When have we had enough?

How realistic is it that Shoshanna was able to track down Jasper’s daughter (Dot) and convince her to stage an intervention for her father at a restaurant? Probably not very. But conceit accepted, I suppose, as it managed to do two things: First, it forced Jessa to finally admit she is indeed a “junkie” (though we’re still not entirely sure what exactly she’s addicted to—drugs, maybe, but probably plenty of other things, including adrenaline and her own sense of self-importance); and second, it followed through on the promise that Shoshanna seems to have made to herself to become more than just the cute afterthought in this group.

But it was perhaps Dot’s description of Jasper as he is—or used to be—without the drugs that was perhaps the real reason to get it all done. “He trains hounds,” Dot tells Shoshanna and Jessa as Jasper sits across from her. Jessa laughs it off, as if impossible, but Jasper nods that it’s true. “He hunts, he sings, he wakes up early to get papers and muffins, he watches foreign films with me and does all the voices,” Dot goes on. “He explains the universe so that black holes sound cool.” Jasper begs her to leave him and forget she ever saw him in his afflicted state, and then appeals to her selfish side: “Haven’t you gone through enough… Aren’t you just sick and tired of all that you’ve had to put up with?”

“No,” Dot replies. “You’re my father. Please let me help you.”

It’s a moment of clarity for everyone, not just Jasper. He has been an odd character to this point, a druggie jester offering pithy insights now and then. But Dot gives Jasper some substance. We know him suddenly, as we never have before.

And so Jessa is turfed for now, and handed over to Shosh for safekeeping. As she sits on the steps outside their apartment and admits to Shosh that she’s a junkie, Jessa appears at the end of whatever rope she’s been swinging from for the season. She’s always had another one ready to grab to keep right on going, one rope to the next, letting her own momentum carry her. But Jessa looks very defeated. Whether her admission was a genuine recognition of her afflicted state or not, perhaps she realizes she is out of new rope by now. At the very least, she must be tired of swinging.

How well do we know one another?

Early on, before Shoshanna took part in this season’s first Jessa rescue attempt, we will remember a taco night. It was then we learned what became of Marnie’s ex-boyfriend (the infamous pizza dinner that never happened) and also when Adam offered to her as comfort a description of a perfect world: Just because you think you know someone because you know their middle name or favourite record or whatever, it doesn’t mean anything. “Anyone can have that,” Adam explained. “Really knowing someone is something else. It’s a completely different thing and when it happens you won’t be able to miss it. You will be aware. And you won’t hurt or be afraid, ok?”

And we’ll remember, too, that Hannah heard Adam’s words as a testament to their own relationship. “I just felt like I know you,” she told him later in that episode. “No matter what your crazy ex-girlfriend says, I really know you.”

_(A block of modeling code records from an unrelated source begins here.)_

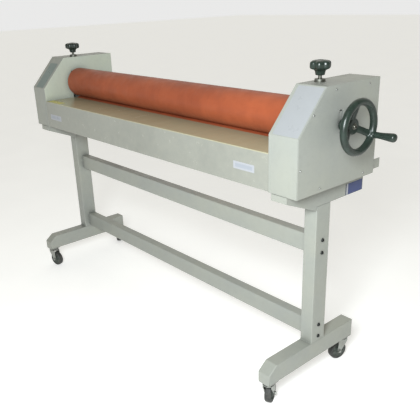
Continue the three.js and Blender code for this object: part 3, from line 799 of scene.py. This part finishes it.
def make_rollers():
    """The two rubber sleeves, with small rounded ends."""
    rubber, rings = 11.8 * MM, 16
    for word, body in (("upper", "upper_roller"), ("lower", "lower_roller")):
        name = f"{word}_roller_cover"
        low, high = node_box(name)
        middle = (low + high) / 2
        radius = (high.z - low.z) / 2
        bore = radius - rubber
        half = (high.x - low.x) / 2
        profile = [
            (bore, -half),
            (radius - 2 * MM, -half),
            (radius - 0.6 * MM, -half + 0.6 * MM),
            (radius, -half + 2 * MM),
        ]
        profile += [(radius, -half + 2 * half * i / rings) for i in range(1, rings)]
        profile += [
            (radius, half - 2 * MM),
            (radius - 0.6 * MM, half - 0.6 * MM),
            (radius - 2 * MM, half),
            (bore, half),
        ]
        bm = bmesh.new()
        add_tube(bm, profile, middle, X, 144)
        finish_mesh(f"{name}_finish", bm, RUBBER, body, (name,))


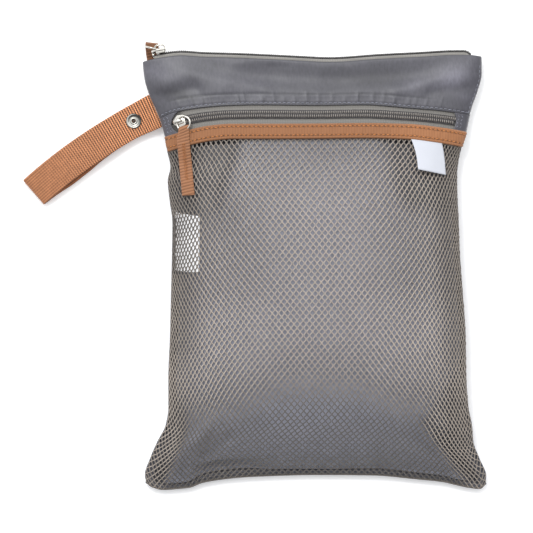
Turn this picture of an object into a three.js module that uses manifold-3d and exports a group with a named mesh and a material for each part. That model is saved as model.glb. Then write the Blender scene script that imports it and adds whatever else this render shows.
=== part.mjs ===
// A zipped cloth bag for damp things, lying on its back: a padded-out pouch of two cloth panels, a smooth
// yoke across the top of its front, a zipped pocket of open net below that, and a webbing wrist strap that
// snaps to itself. Millimetres, +Z up; +Y points to the bag's top zip and +X to its right.

import * as THREE from "three";
import { mergeVertices } from "three/addons/utils/BufferGeometryUtils.js";
import Module from "manifold-3d";

const wasm = await Module();
wasm.setup();

// The bag's main sizes.
const BAG_WIDTH = 266; // across the two top corners
const PANEL_HEIGHT = 334; // from a top corner to a bottom corner
const BAG_DEPTH = 34; // at the fullest place, lying down
const CLOTH = 1; // a wall of cloth
const LAYER_GAP = 0.3; // between layers of cloth
const SEAM_GAP = 0.3; // between the front's rim and the back's rim
const PANEL_EASE = 6; // how far past a zip's tape it takes to come back up
const POCKET_EASE = 25; // how far below the band the net takes to stand off it
const PANEL_SINK = 0.8; // the inner front panel's outer face, below the cloth that covers it
const RIM_STACK = 5.2; // room between front and back that the inner front panel needs

// The yoke, the pocket's zip and the band that binds the net's top edge.
const YOKE_HEIGHT = 35; // from the top corners' line to the yoke's hem, at the middle
const ZIP_SHOW = 14.5; // what shows of the zip between the yoke's hem and the band
const BAND_WIDTH = 12.3;
const BAND_LIFT = 0.5; // its underside, above the yoke's and the net's outer face
const NET_TUCK = 3.5; // the net's top edge under the band
const TAPE_TUCK = 4; // a zip tape's edge under the yoke or the band
const END_TUCK = 1.8; // its end under a leg of the yoke
const TAPE = 0.8; // a zip tape's thickness
const TAPE_SINK = 0.5; // its outer face, below the cloth that covers its edges
const TAPE_SLIT = 2; // between a zip's two tapes, under its chain
const CHAIN_WIDTH = 6;
const CHAIN_THICK = 1.8;
const WINDOW_LEFT = 8; // from the left seam to the pocket zip's opening in the yoke
const WINDOW_RIGHT = 11; // from the right seam to it
const ZIP_CENTRE = 7.1; // from the yoke's hem down to the chain's middle

// The top zip, which joins the two top hems in a low ridge.
const RIDGE_TUCK = 5; // a tape's edge below the hem
const RIDGE_RISE = 1.9; // from the hem out to the tapes' outer face
const RIDGE_INSET_LEFT = 9.5; // from the left top corner to the tapes' end
const RIDGE_INSET_RIGHT = 12;
const TOP_SLIDER_INSET = 13; // from the left top corner to the slider's middle

// The net and its coarse lattice of gaps.
const NET_COLUMNS = 9;
const NET_ROWS = 12;
const NET_STRAND = 3.4; // a strand's width
const NET_BORDER = 12; // solid edge beside the seams
const NET_HEAD = 14; // solid edge under the band and just below it
const NET_SLACK = 3; // how far the net stands off the panel beside the seams

// The sliders and their rings.
const SLIDER_LENGTH = 9.6;
const SLIDER_NOSE = 9.6; // its width where the zip opens
const SLIDER_TAIL = 8.4; // its width over the closed chain
const NOSE_CORNER = 2; // what is cut off each corner of its nose
const TAIL_CORNER = 0.8;
const PLATE = 1; // its upper plate
const UNDER_PLATE = 0.8;
const UNDER_WIDTH = 5.8;
const FLANGE = 0.8;
const POST = 1; // the divider between the two tapes
const BRIDGE_LENGTH = 7.2;
const BRIDGE_WIDTH = 2.2;
const BRIDGE_BAR = 1.1;
const BRIDGE_AT = -1.2; // its middle, from the slider's middle towards the closed chain
const RING_RADIUS = 5.4; // to the middle of the wire
const RING_WIRE = 1.5;
const METAL_GAP = 0.3;
const POCKET_SLIDER_INSET = 15.2; // from the left seam to the slider's middle
const POCKET_RING_TURN = -28; // degrees from the slider's tail round to where the ring lies
const TOP_RING_TURN = 160;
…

Which now sounds less like the reassurances of someone deeply in love, and more like lovestruck delusions.

Fearing the spice and spontaneity has disappeared from her sex life with Adam, Hannah stages an elaborate evening where she meets Adam in a random bar, posing as a different person. Hannah, decked in a blonde wig, approaches Adam under the guise of being a middle-aged married woman, whose rich husband is away too often to satisfy her. Adam catches on quickly and plays along—even after Hannah convinces a random man on the street that Adam is grabbing her inappropriately and the man punches Adam in the face. They eventually end up at Marnie’s apartment, which Hannah has borrowed for the night to use for the storyline she’s concocted.

As she disrobes, Hannah encourages Adam to be forceful (he brandishes a knife in jest), and there’s a brief moment where that old Adam, the one who for the first season or so displayed worrying tendencies to be degrading, rough and sometimes downright odd during sex. “Crawl on the bed,” Adam tells Hananh. “Put a [straw]berry in your mouth, swallow it whole you can’t just have part … From now on, the rule is, you can’t just have part. You have to take the whole thing or nothing.”

But halfway through it all, Hannah suddenly starts changing the storyline. She tells Adam she’s the cool girl at school who usually only hooks up with the football players, but has now decided to have sex with the “school weirdo.” Adam gets up, annoyed. “I was just trying to do it the way that we used to,” Hannah argues. “It wasn’t all creepy and thought through like this,” Adam retorts, “it was just coming to us in the moment.”

It goes on from there. Adam’s sexual motivations were never planned out, he says, and hooking up with random girls at bars was what he did to keep from drinking. But then, he explains, he fell in love with Hannah, and it all changed: “I wanted to have sex with just you, as us.” Then, a moment later: “You think I’m some angry f–king sociopath who likes to meet older women in bars and intimidate them into f–king me?” he asks Hannah. “Because I can do that, but I have a job to do now and I’m trying to focus and I’m not here to fill up your life with f–king stories for your f–king Twitter.”

“I get it, I have a job too,” Hannah says.

“It’s not the same thing.”

“Really? That’s crazy,” she says.

“I can’t do this, I have to focus. Ray said I could stay with him for a while,” Adam reveals.

“What? you’re going to go stay with Ray for a while?

“Just through the rehearsal process, so I can just think about the play and not have to deal with all this drama.”

“What drama? This is just me.”

“Exactly,” Adam says, coldly.

“I don’t get it, you didn’t even care about the play.”

“But here’s the thing, I did,” Adam says. “I always did. I do. It feels amazing to finally care about something, it feels amazing and scary and I’ll always regret it if I don’t give myself a chance to just do it, all the way.”

And then he leaves, and Beck’s “Blue Moon” plays.

And we wonder, along with Hannah, whether she really knew him at all.